Writing and talking at the same time


In Part I, Chapter XXVIII of Tolstoy’s War and Peace, there is a scene in which Prince Bolkonski is writing a letter and talking to his son at the same time. The prince is not interspersing the writing with the talking; Tolstoy is clearly conveying the notion that he is formulating a written message while saying something different to his son.

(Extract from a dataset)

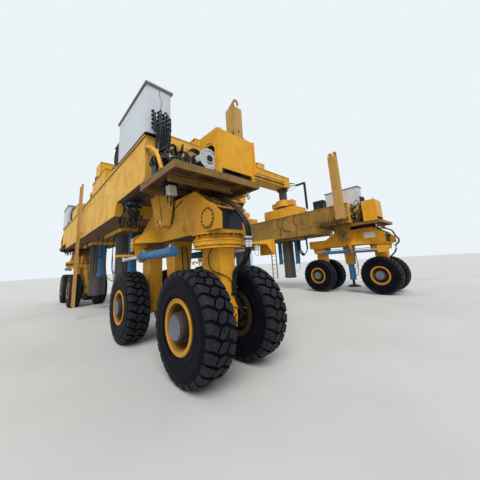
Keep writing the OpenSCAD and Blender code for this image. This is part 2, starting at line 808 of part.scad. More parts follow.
// Hook in profile, a band bent over towards the middle of the crane
module hook_outline(z) {
    difference() {
        union() {
            translate([-hook_r, z - hook_r]) circle(r = hook_r);
            translate([-hook_t, z - 400]) square([hook_t, 400 - hook_r]);
            translate([-2 * hook_r, z - hook_r - 40]) square([hook_t, 40]);
        }
        translate([-hook_r, z - hook_r]) circle(r = hook_r - hook_t);
        translate([-2 * hook_r + hook_t, z - 2 * hook_r - 1])
            square([2 * hook_r - 2 * hook_t, hook_r + 1]);
        translate([-2 * hook_r - 1, z - 2 * hook_r - 1]) square([hook_t + 1, hook_r - 39]);
    }
}

// Box post of height h, with a fork of two hooks or one hook at its end
module hook_post(h, forked) {
    z0 = post_foot_z;
    z1 = z0 + h - hook_r;
    box_z = z0 + h - 240;
    finger = forked ? 120 : 50;
    shoulder = forked ? 0 : 180;
    difference() {
        union() {
            block([0, 0, z0], [post_w - 1, post_l, box_z]);
            plate_x(post_w - hook_t, post_w)
                polygon([[0, z0], [post_l, z0], [post_l, z1], [post_l - finger, z1], [0, z1 - shoulder]]);
        }
        block([20, 25, box_z - 60], [post_w - hook_t, post_l - 25, box_z + 1]);
        plate_x(post_w - 160, post_w + 1)
            polygon([[60, z0 + 1450], [post_l - 45, z0 + 1450], [post_l - 45, z0 + 1860], [60, z0 + 1620]]);
        translate([post_w / 2, 0, z0 + 1850]) shaft_y(73, post_l - 60, post_l + 1);
        if (forked) block([post_w - hook_t - 1, finger, z1 - 140], [post_w + 1, post_l - finger, z1 + 1]);
    }
    for (y = forked ? [0, post_l - finger] : [post_l - finger])
        translate([post_w, 0, 0]) plate_y(y, y + finger) hook_outline(z0 + h);
    block([post_w - 1, 20, z0 + 60], [post_gap + flange_lip - GAP, post_l - 20, z0 + 560]);
}

module hook_posts() {
    color(YELLOW) for (c = CORNERS) flip(c[1], c[2])
        translate([post_x, pivot_y + 260, 0])
            hook_post(c[1] < 0 ? left_post_h : right_post_h, c[1] > 0);
}

module ladder() {
    x0 = beam_w / 2 + 60;
    low = 480;
    high = beam_top_z + 850;
    for (y = [-ladder_w / 2, ladder_w / 2 - 50]) {
        block([x0, y, low], [x0 + 60, y + 50, high]);
        for (z = [beam_deep_z + 150, beam_top_z - 200])
            block([beam_w / 2 - flange_lip, y, z], [x0 + 1, y + 50, z + 60]);
    }
    for (z = [low + 60 : rung_step : beam_top_z + 100])
        translate([x0 + 30, 0, z]) shaft_y(28, -ladder_w / 2 + 10, ladder_w / 2 - 10);
}

module ladders() {
    color(YELLOW) for (sx = [-1, 1]) translate([sx * span / 2, 0, 0]) flip(sx, 1) ladder();
}

for (s = SIDES) side_beam(s[1]);
end_decks();
pump_housings();
power_packs();
electric_cabinets();
cooling_units();
hook_posts();
ladders();
guide_tubes();
lifting_cylinders();
for (e = ENDS) crossbeam(e[1]);
for (e = ENDS) lifting_columns(e[1]);
for (c = CORNERS) {
    rocker(c);
    rocker_cylinders(c);
    jack_foot(c);
}
for (c = CORNERS) for (l = LEGS) {
    leg(c, l);
    steering_rod(c, l);
    tyres(c, l);
    axle(c, l);
}
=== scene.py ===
"""Looks of a rubber tyred gantry crane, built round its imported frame. All sizes are in metres."""

import json
import math
import random

import bmesh
import bpy
from mathutils import Matrix, Vector


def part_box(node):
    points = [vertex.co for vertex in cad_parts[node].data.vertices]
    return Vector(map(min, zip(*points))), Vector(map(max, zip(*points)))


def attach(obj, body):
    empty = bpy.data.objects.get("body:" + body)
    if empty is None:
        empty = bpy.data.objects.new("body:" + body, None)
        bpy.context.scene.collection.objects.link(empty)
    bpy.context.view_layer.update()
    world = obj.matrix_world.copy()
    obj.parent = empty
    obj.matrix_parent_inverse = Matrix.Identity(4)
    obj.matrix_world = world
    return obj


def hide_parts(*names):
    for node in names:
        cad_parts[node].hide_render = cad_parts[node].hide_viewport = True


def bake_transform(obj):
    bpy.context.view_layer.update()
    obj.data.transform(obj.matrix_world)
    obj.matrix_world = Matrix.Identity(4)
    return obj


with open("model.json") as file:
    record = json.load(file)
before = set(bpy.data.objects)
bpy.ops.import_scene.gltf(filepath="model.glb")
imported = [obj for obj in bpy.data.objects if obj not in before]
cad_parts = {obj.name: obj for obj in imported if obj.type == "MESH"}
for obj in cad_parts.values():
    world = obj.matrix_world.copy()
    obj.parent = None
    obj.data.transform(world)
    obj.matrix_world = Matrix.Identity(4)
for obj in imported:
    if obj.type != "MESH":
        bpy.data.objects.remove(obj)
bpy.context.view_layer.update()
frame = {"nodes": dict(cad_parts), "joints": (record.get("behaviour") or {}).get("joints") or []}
NODES = frame["nodes"]
JOINTS = {j["name"]: j for j in frame["joints"]}

CORNERS = {"near_left": (-1, -1), "near_right": (1, -1), "far_left": (-1, 1), "far_right": (1, 1)}
LEGS = {"outer": 1, "inner": -1}
SIDES = {"left": -1, "right": 1}
ENDS = {"near": -1, "far": 1}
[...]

                      Through this description Tolstoy is giving us a sense of the Prince’s lively and restless character. It struck me, however, that this is not something I could imagine happening in real life. It is not just that formulating oneself in one way in writing and in another way in speaking at the same time is very difficult; I’d wish to go further and say that they can’t intelligibly be carried on in parallel. Nor, for instance, do I think one could contribute to one conversation in sign language and to another orally at the same time. Though one may obviously write and say out loud what one is writing at the same time.
                      It’s not, of course, simply that one can’t do two things at once: one can walk and chew the proverbial gum at the same time, or tie one’s shoelaces and whistle a tune, or talk and drive, etc. And one could talk while signing one’s name, and possibly write while reciting a poem. It’s as if what becomes possible is to say and write different things at the same time and mean them.
                      I think there is an important philosophical point here, but I don’t think I’m philosopher enough to bring it out.
                      Would this be the way to think about it: in order to imagine this happening, we should have to think of two persons (two speakers) inhabiting one body?